__Challenge__: Give back exactly the lines running from the line that holds "bpy.data.objects.remove(guide)" through the line that holds "zip(*points))), Vector(map(max, zip(*points)))", ends included, and no other lines.

__Data excerpt__:
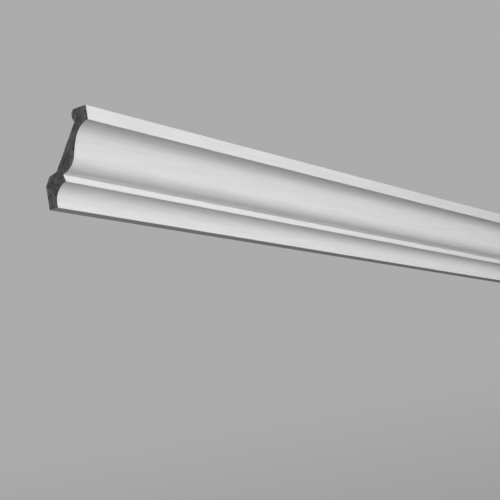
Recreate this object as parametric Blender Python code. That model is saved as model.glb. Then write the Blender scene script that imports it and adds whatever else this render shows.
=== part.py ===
"""One length of cornice moulding: a single section run straight and cut square at both ends.

Metres, +Z up. X runs along the length, Y into the wall and Z up to the ceiling.
The origin is at the middle of the flat that lies on the wall, half way along the length.
The section is worked out in points (out, down): out from the wall and down from the ceiling.
"""

import math

import bmesh
import bpy
from mathutils import Vector

LENGTH = 1.100
DROP = 0.080
PROJECTION = 0.0539

# Front of the section, from the ceiling down
TOP_FILLET = 0.0133
TOP_SOFFIT = 0.0017
COVE_START = math.radians(17.5)
COVE_END = math.radians(64.4)
COVE_RADIUS = 0.0212
EASE_RADIUS = 0.0747
NOSE_RADIUS = 0.0178
NOSE_OUT = 0.0200
MID_FILLET = 0.0068
MID_FILLET_LEAN = 0.0018
LOWER_SOFFIT = 0.0013
HOLLOW_HEIGHT = 0.0201
HOLLOW_RADIUS = 0.0178
FOOT_THICKNESS = 0.0095

# Back of the section, which stands clear of the corner of the room
CEILING_CONTACT = 0.0137
LEG_BEVEL = 0.0032
LEG_DEPTH = 0.0163
LEG_TAPER_START = 0.0066
LEG_WAIST = 0.0147
WEB_BACKING_TOP = 0.0117
WEB_BACKING_FOOT = 0.0080
SHOULDER_SLOPE = math.radians(16.5)
FOOT_BEVEL_OUT = 0.0049
FOOT_BEVEL_UP = 0.0076
WALL_CONTACT = 0.0212

ARRIS_ROUND = 0.0004
INNER_ROUND = 0.0006
BACK_ROUND = 0.0020

ARC_TOLERANCE = 0.00001
WELD_DISTANCE = 0.00001
SMOOTH_ANGLE = math.radians(30)

NAME = "cornice_moulding"
WHITE = (0.80, 0.80, 0.79, 1.0)
ROUGHNESS = 0.55

OUT = Vector((1, 0))
DOWN = Vector((0, 1))


def arc(centre, start, end):
    """Points from start to end about centre, the shorter way round."""
    radius = (start - centre).length
    first = math.atan2(start.y - centre.y, start.x - centre.x)
    last = math.atan2(end.y - centre.y, end.x - centre.x)
    sweep = math.remainder(last - first, math.tau)
    facet = 2 * math.acos(1 - ARC_TOLERANCE / radius)
    steps = max(2, math.ceil(abs(sweep) / facet))
    angles = [first + sweep * i / steps for i in range(steps + 1)]
    return [centre + radius * Vector((math.cos(a), math.sin(a))) for a in angles]


def meeting(a, radius_a, b, radius_b):
    """The point at both radii from a and b, on the down side when b is further out than a."""
    gap = b - a
    along = (gap.length_squared + radius_a**2 - radius_b**2) / (2 * gap.length)
    aside = math.sqrt(radius_a**2 - along**2)
    way = gap.normalized()
    return a + way * along + Vector((-way.y, way.x)) * aside


def crossing(a, way_a, b, way_b):
    """Where the line through a crosses the line through b."""
    return a + way_a * ((b - a).cross(way_b) / way_a.cross(way_b))


def rounded(before, corner, after, radius):
    """The corner as an arc of the radius, or of the largest that half of each side has room for."""
    back, on = before - corner, after - corner
    half = back.angle(on) / 2
    reach = min(radius / math.tan(half), back.length / 2, on.length / 2)
    back.normalize()
    on.normalize()
    centre = corner + (back + on).normalized() * (reach / math.cos(half))
    return arc(centre, corner + back * reach, corner + on * reach)


def ogee(top, bottom):
    """The cove from top, its easy lower part, and the nose that ends at bottom, each tangent to the next."""
    cove = top + COVE_RADIUS * Vector((math.sin(COVE_START), math.cos(COVE_START)))
    inward = -Vector((math.sin(COVE_END), math.cos(COVE_END)))
    cove_end = cove + COVE_RADIUS * inward
    ease = cove_end - EASE_RADIUS * inward
    nose = meeting(ease, EASE_RADIUS + NOSE_RADIUS, bottom, NOSE_RADIUS)
    ease_end = nose + (ease - nose).normalized() * NOSE_RADIUS
    upper = arc(cove, top, cove_end)[:-1] + arc(ease, cove_end, ease_end)[:-1]
    return upper + arc(nose, ease_end, bottom)


def run(points, first_round, last_round):
    """The points with the rounding of each, which only the first and the last have."""
    rounds = [first_round] + [0] * (len(points) - 2) + [last_round]
    return list(zip(points, rounds))


def ogee_ends():
    """Where the ogee leaves the top soffit and where it meets the middle fillet."""
    top = OUT * (PROJECTION - TOP_SOFFIT) + DOWN * TOP_FILLET
    foot = OUT * NOSE_OUT + DOWN * (DROP - HOLLOW_HEIGHT - MID_FILLET)
    return top, foot


def front():
    """The face of the section from the ceiling to its foot, as (point, radius of its rounding)."""
    ogee_top, ogee_foot = ogee_ends()
    fillet_foot = ogee_top + OUT * TOP_SOFFIT
    mid_foot = ogee_foot + OUT * MID_FILLET_LEAN + DOWN * MID_FILLET
    hollow_top = mid_foot - OUT * LOWER_SOFFIT
    foot = OUT * FOOT_THICKNESS + DOWN * DROP
    hollow = arc(meeting(foot, HOLLOW_RADIUS, hollow_top, HOLLOW_RADIUS), hollow_top, foot)
    return (
        run([OUT * PROJECTION, fillet_foot], ARRIS_ROUND, ARRIS_ROUND)
        + run(ogee(ogee_top, ogee_foot), INNER_ROUND, INNER_ROUND)
        + [(mid_foot, ARRIS_ROUND)]
        + run(hollow, INNER_ROUND, ARRIS_ROUND)
    )


def back():
    """The back of the section from its foot to the ceiling, as (point, radius of its rounding)."""
    ogee_top, ogee_foot = ogee_ends()
    chord = (ogee_foot - ogee_top).normalized()
    behind = Vector((-chord.y, chord.x))
    web_top = ogee_top + behind * WEB_BACKING_TOP
    web_foot = ogee_foot + behind * WEB_BACKING_FOOT
    web = web_foot - web_top
    wall_top = DOWN * (DROP - WALL_CONTACT)
    shoulder = wall_top + OUT * FOOT_BEVEL_OUT - DOWN * FOOT_BEVEL_UP
    shoulder_way = OUT * math.cos(SHOULDER_SLOPE) - DOWN * math.sin(SHOULDER_SLOPE)
    leg_back = OUT * (PROJECTION - LEG_DEPTH)
    return [
        (DOWN * DROP, 0),
        (wall_top, BACK_ROUND),
        (shoulder, BACK_ROUND),
        (crossing(web_top, web, shoulder, shoulder_way), 0),
        (crossing(web_top, web, OUT * (PROJECTION - LEG_WAIST), DOWN), 0),
        (leg_back + DOWN * LEG_TAPER_START, BACK_ROUND),
        (leg_back + DOWN * LEG_BEVEL, BACK_ROUND),
        (OUT * (PROJECTION - CEILING_CONTACT), 0),
    ]


def outline():
    """The closed section as points (y, z), wall flat at y = 0 and centred on z = 0."""
    corners = front() + back()
    befores = corners[-1:] + corners[:-1]
    afters = corners[1:] + corners[:1]
    points = []
    for (before, _), (corner, radius), (after, _) in zip(befores, corners, afters):
        points += rounded(before, corner, after, radius) if radius else [corner]
    ceiling = DROP - WALL_CONTACT / 2
    return [Vector((-p.x, ceiling - p.y)) for p in points]


def extruded(name, points, length, collection):
    """A closed mesh of the points (y, z) run half the length each way along X."""
    curve = bpy.data.curves.new(name, "CURVE")
    curve.dimensions = "2D"
    curve.fill_mode = "BOTH"
    curve.extrude = length / 2
    spline = curve.splines.new("POLY")
    spline.points.add(len(points) - 1)
    for target, point in zip(spline.points, points):
        target.co = (point.x, point.y, 0, 1)
    spline.use_cyclic_u = True
    guide = bpy.data.objects.new(name + "_outline", curve)
    guide.rotation_euler = (math.pi / 2, 0, math.pi / 2)
    collection.objects.link(guide)
    bpy.context.view_layer.update()

    mesh = bpy.data.meshes.new_from_object(guide.evaluated_get(bpy.context.evaluated_depsgraph_get()))
    welded = bmesh.new()
    welded.from_mesh(mesh)
    bmesh.ops.remove_doubles(welded, verts=welded.verts, dist=WELD_DISTANCE)
    welded.to_mesh(mesh)
    welded.free()
    mesh.shade_smooth()
    mesh.set_sharp_from_angle(angle=SMOOTH_ANGLE)
    part = bpy.data.objects.new(name, mesh)
    part.matrix_world = guide.matrix_world
    collection.objects.link(part)
    bpy.data.objects.remove(guide)
    return part


def white_primer():
    material = bpy.data.materials.new("white_primer")
    material.use_nodes = True
    shader = material.node_tree.nodes["Principled BSDF"]
    shader.inputs["Base Color"].default_value = WHITE
    shader.inputs["Roughness"].default_value = ROUGHNESS
    shader.inputs["Metallic"].default_value = 0.0
    return material


def main():
    for old in list(bpy.data.objects):
        bpy.data.objects.remove(old)
    collection = bpy.data.collections.new("cornice_moulding_length")
    bpy.context.scene.collection.children.link(collection)
    moulding = extruded(NAME, outline(), LENGTH, collection)
    moulding.data.materials.clear()
    moulding.data.materials.append(white_primer())


main()
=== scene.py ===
"""The cornice moulding length as it looks: white primed face, bare drawn back and dark sawn ends.

Metres, in the frame's axes: X along the length, Y into the wall, Z up to the ceiling.
The section is read from the frame's solid, as points (y, z).
"""

import math

import bmesh
import bpy
import numpy as np
from mathutils import Matrix, Vector, geometry, noise

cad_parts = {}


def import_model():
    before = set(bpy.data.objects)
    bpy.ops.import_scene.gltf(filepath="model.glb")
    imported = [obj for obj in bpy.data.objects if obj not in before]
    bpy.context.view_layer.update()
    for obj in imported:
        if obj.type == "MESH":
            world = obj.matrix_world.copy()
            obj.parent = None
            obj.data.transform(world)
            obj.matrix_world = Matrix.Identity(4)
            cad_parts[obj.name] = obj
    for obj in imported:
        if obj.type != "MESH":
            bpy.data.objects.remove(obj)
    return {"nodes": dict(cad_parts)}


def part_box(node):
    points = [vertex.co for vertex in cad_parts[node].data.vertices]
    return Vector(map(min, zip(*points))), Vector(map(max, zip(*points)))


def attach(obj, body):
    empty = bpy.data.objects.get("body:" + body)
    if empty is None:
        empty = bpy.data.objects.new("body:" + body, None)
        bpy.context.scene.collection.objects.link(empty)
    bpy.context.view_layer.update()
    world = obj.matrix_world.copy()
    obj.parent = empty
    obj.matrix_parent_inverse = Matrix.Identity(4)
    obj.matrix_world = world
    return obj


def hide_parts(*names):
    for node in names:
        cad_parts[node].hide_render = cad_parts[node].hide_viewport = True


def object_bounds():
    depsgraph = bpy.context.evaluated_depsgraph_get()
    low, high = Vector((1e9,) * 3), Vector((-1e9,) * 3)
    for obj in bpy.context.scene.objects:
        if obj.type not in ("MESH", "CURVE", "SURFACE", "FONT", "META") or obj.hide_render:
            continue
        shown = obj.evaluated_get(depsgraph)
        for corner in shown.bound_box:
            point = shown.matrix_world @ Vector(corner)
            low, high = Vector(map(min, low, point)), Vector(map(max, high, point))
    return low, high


NODE = "cornice_moulding"
WELD = 0.000001

# The section's points and the rings along the length
CORNER_TURN = math.radians(25)
CORNER_REACH = 0.0003
CORNER_STEPS = 3
OUTLINE_SPACING = 0.0009
RING_SPACING = 0.008
SMOOTH_ANGLE = math.radians(40)

# The back's sides face the wall at all, or the ceiling almost squarely
TO_WALL = 0.05
TO_CEILING = 0.95

# Relief of the drawn skin, all of it below the solid's surface
FACE_LINE_DEPTH = 0.000008
BACK_LINE_DEPTH = 0.000035
LINE_WIDTH = 0.0018
WAVE_DEPTH = 0.00006
WAVE_LENGTH = 0.16
WAVE_WIDTH = 0.03
WAVE_SEED = 7.0

# Relief of the sawn ends; the jitter of its points and their margin to the edge are shares of the spacing
SAWN_SPACING = 0.00045
SAWN_JITTER = 0.3
SAWN_MARGIN = 0.8
SAWN_EDGE = 0.00012
STREAK_DEPTH = 0.00012
STREAK_WIDTH = 0.0010
STREAK_LENGTH = 0.0065
CELL_DEPTH = 0.00008
CELL_SIZE = 0.0016
CELL_SHARE = 0.4
JITTER_SEED = 5
LEFT_SEED = 11.0
RIGHT_SEED = 23.0

# The order of the materials on the mesh
FACE, BACK, SAWN = range(3)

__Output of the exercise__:
    bpy.data.objects.remove(guide)
    return part


def white_primer():
    material = bpy.data.materials.new("white_primer")
    material.use_nodes = True
    shader = material.node_tree.nodes["Principled BSDF"]
    shader.inputs["Base Color"].default_value = WHITE
    shader.inputs["Roughness"].default_value = ROUGHNESS
    shader.inputs["Metallic"].default_value = 0.0
    return material


def main():
    for old in list(bpy.data.objects):
        bpy.data.objects.remove(old)
    collection = bpy.data.collections.new("cornice_moulding_length")
    bpy.context.scene.collection.children.link(collection)
    moulding = extruded(NAME, outline(), LENGTH, collection)
    moulding.data.materials.clear()
    moulding.data.materials.append(white_primer())


main()
=== scene.py ===
"""The cornice moulding length as it looks: white primed face, bare drawn back and dark sawn ends.

Metres, in the frame's axes: X along the length, Y into the wall, Z up to the ceiling.
The section is read from the frame's solid, as points (y, z).
"""

import math

import bmesh
import bpy
import numpy as np
from mathutils import Matrix, Vector, geometry, noise

cad_parts = {}


def import_model():
    before = set(bpy.data.objects)
    bpy.ops.import_scene.gltf(filepath="model.glb")
    imported = [obj for obj in bpy.data.objects if obj not in before]
    bpy.context.view_layer.update()
    for obj in imported:
        if obj.type == "MESH":
            world = obj.matrix_world.copy()
            obj.parent = None
            obj.data.transform(world)
            obj.matrix_world = Matrix.Identity(4)
            cad_parts[obj.name] = obj
    for obj in imported:
        if obj.type != "MESH":
            bpy.data.objects.remove(obj)
    return {"nodes": dict(cad_parts)}


def part_box(node):
    points = [vertex.co for vertex in cad_parts[node].data.vertices]
    return Vector(map(min, zip(*points))), Vector(map(max, zip(*points)))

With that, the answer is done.